Sur un autre volet, le journaliste Hamdi Rezq, ancien rédacteur en chef d’Al-Mossawar, rappelle qu’en tant que journaliste engagé dans son métier, Makram a fait un scoop en interviewant le pape Chénouda III en 1981, alors que ce dernier était en résidence surveillée. Il souligne aussi que Makram a été le seul journaliste à contrevenir la décision du président Sadate interdisant aux journalistes de se rendre à Israël provoquant, alors, un tollé.

En tant que syndicaliste, Makram a mené de nombreuses batailles dans la défense de la liberté de la presse et des journalistes. Ce que le confirme le nassérien Yéhia Qallache, ancien président du syndicat des Journalistes. Quoiqu’il ne partage pas avec Makram son soutien au régime de Moubarak, surtout lors de la Révolution de 2011, il ne nie pas que Makram fut un journaliste « non traditionnel », qui défendait ses idées quelles que soient les conséquences, dont la série des entretiens qu’il a eus avec des responsables israéliens dont Menahem Begin, ancien premier ministre. « En tant que syndicaliste, Makram a pris aussi des positions fortes vis-à-vis de l’emprisonnement des journalistes Hamdine Sabbahi et Mohamad Al-Sayed Saïd à l’époque de Moubarak », témoigne Qallache, ajoutant que l’une des plus importantes qualités de Makram était son respect aux idées de ces opposants. Quant à Abdelmohsen Salama, PDG de la Fondation Al-Ahram, il déplore Makram, « le journaliste patriotique » d’une stature pas moins importante que celle de Mohamad Hassanein Heikal.

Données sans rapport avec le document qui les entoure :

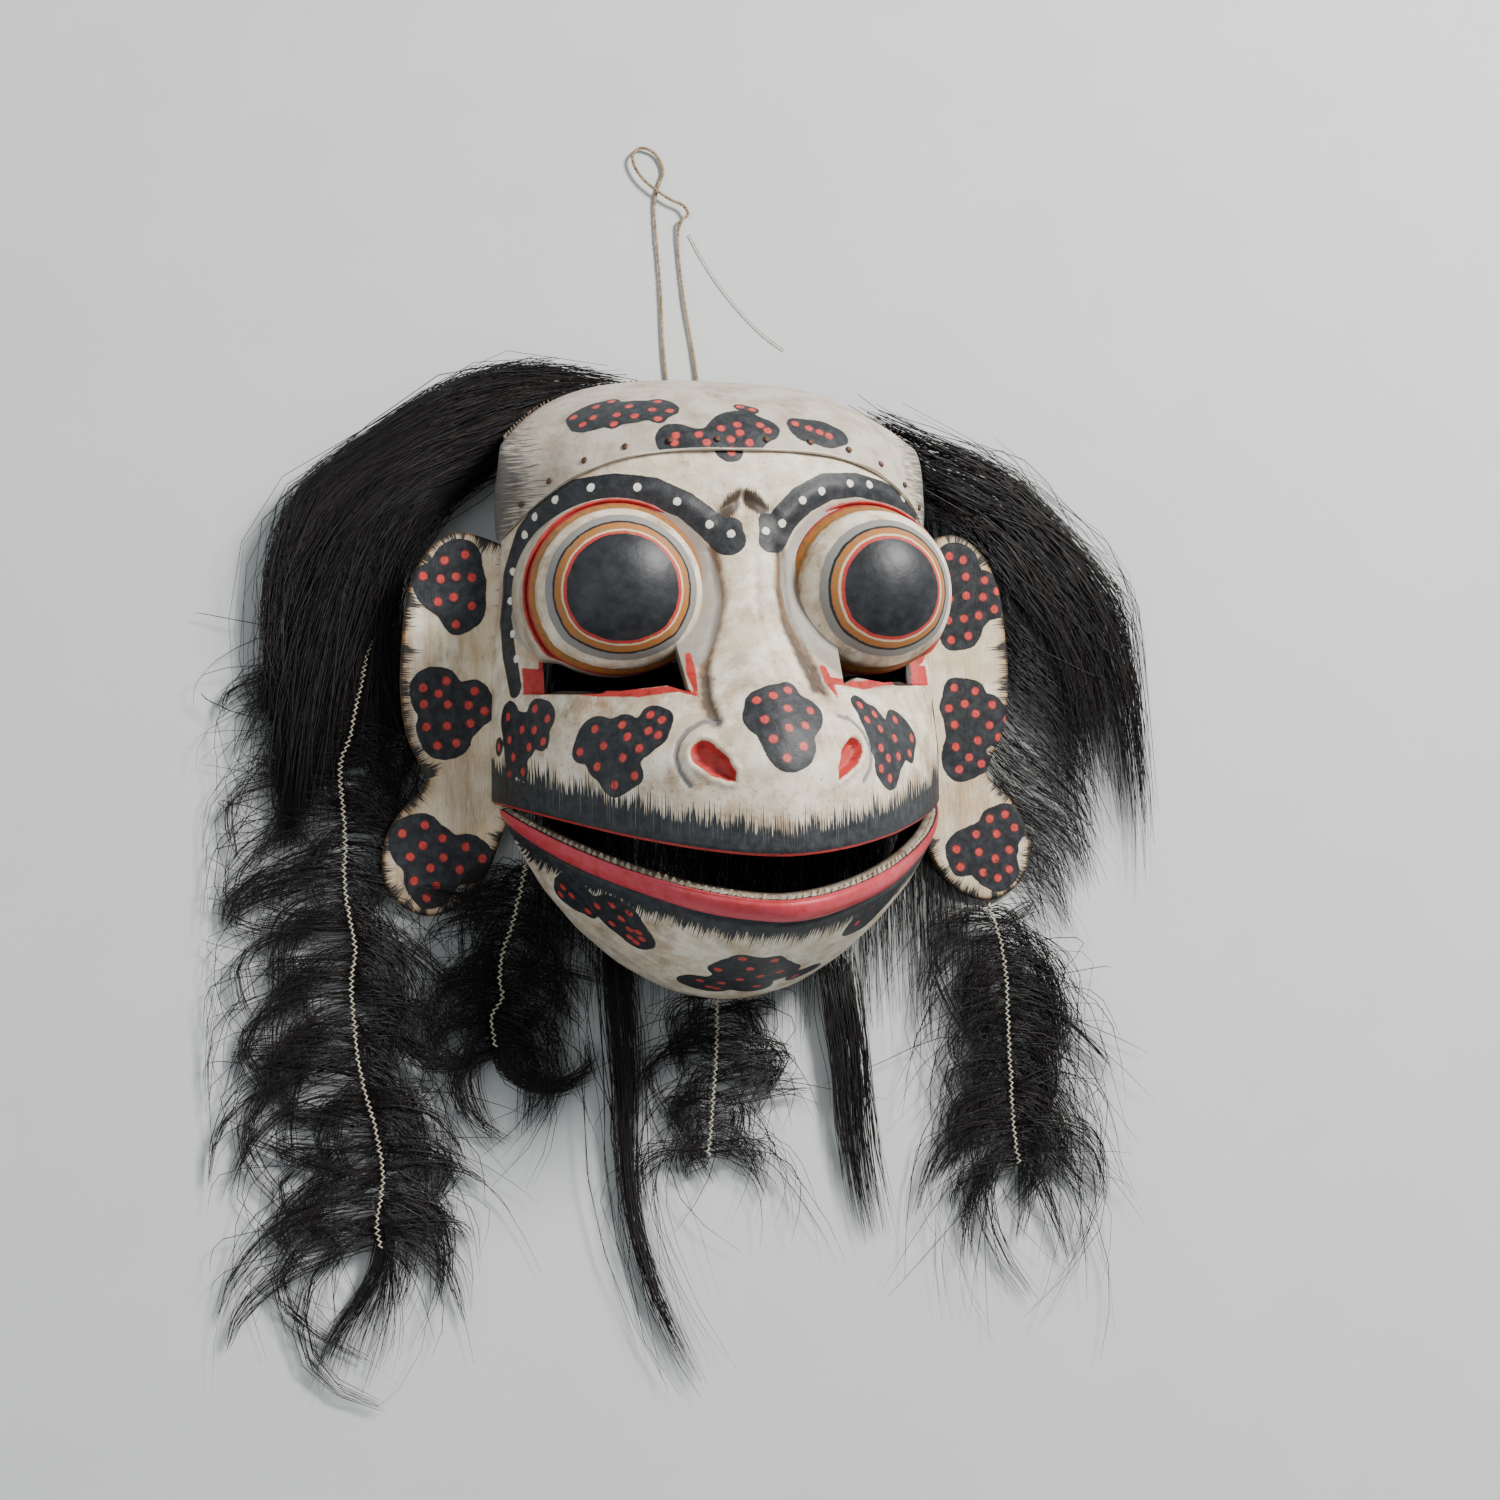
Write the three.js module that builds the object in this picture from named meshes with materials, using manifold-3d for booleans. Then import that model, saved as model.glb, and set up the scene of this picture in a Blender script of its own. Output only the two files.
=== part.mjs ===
// Frog dance mask of painted carved wood, with a hinged lower jaw, a painted
// rawhide crown, flat wooden ears and black horsehair. It lies on its back,
// face up (+Z), the top of the head towards +Y. Sizes are in millimetres.
// Face pieces are built in the face's own frame, where the back edge of the
// carved face is the plane z = 0, and the whole mask is then leaned back.

import * as THREE from 'three';
import { mergeVertices } from 'three/addons/utils/BufferGeometryUtils.js';
import Module from 'manifold-3d';

const wasm = await Module();
wasm.setup();

// Lie of the mask
const lean = 12.6;              // degrees between the back edge and the floor
const touch = 0.3;              // gap between pieces that rest on each other

// Carved face
const cheekHalf = 93;           // half width at the cheeks
const browHalf = 86;            // half width at the brows
const muzzleRise = 112;         // height of the muzzle over the back edge
const foreheadRise = 55;        // height of the forehead over the back edge
const seamY = 118;              // hide seam on the midline
const seamDrop = 30;            // how far the seam falls at the sides
const lipY = -40;               // upper lip on the midline
const lipLift = 19.5;           // how far the lip rises to the mouth corners
const wall = 7;                 // thickness of the carved wood

// Eyes
const eyeX = 50.5;              // eye centre from the midline
const eyeY = 62;
const eyeZ = 51;
const eyeRadius = 35.3;
const eyeRise = 31;             // height of the eyeball over its rim
const eyeTurn = 7;              // degrees each eye looks outwards
const slotWidth = 44;           // peephole under each eye
const slotShift = 3;            // how far each peephole stands outside its eye
const slotBottom = 23.5;        // left peephole, the taller one
const slotTop = 38;
const slotBottomRight = 26;
const slotTopRight = 33;

// Nostrils
const nostrilX = 27.3;
const noseShift = 1.8;          // the carved nose leans this far to one side
const nostrilY = -4;
const nostrilLength = 21;
const nostrilWidth = 10;
const nostrilDepth = 4.5;
const nostrilTurn = 38;         // degrees
const nostrilSlope = 25;        // degrees

// Lower jaw
const hingeY = -20;
const hingeZ = 12;
const jawOpen = 9.3;            // degrees the jaw hangs open
const lipGap = 1.2;             // gap of the closed lips
const jawWall = 6;
const jawCorner = 81;           // degrees round the face where the jaw ends
const chinY = -101;             // lowest line of the chin
const chinZ = 16;
const jawRearInset = 9;         // the jaw's back edge, inside the cheeks
const jawHeel = 13;             // how far the jaw's ends reach below the hinge
const jawHeelZ = 4;
const lipRoll = 15;             // how far the lower lip rolls forward
const chinBelly = 34;           // fullness of the chin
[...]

« J’ai choisi d’exercer avec professionnalisme ce métier difficile. Je ne regrette pas d’avoir consacré ma vie à ce métier et je trouve que ma mission est accomplie. Je conseille aujourd’hui aux journalistes de tenir à tout prix à respecter l’éthique et le professionnalisme. La presse est le métier de crédibilité », tel était le message du vétéran de la presse aux nouvelles générations dans des déclarations faites fin 2020.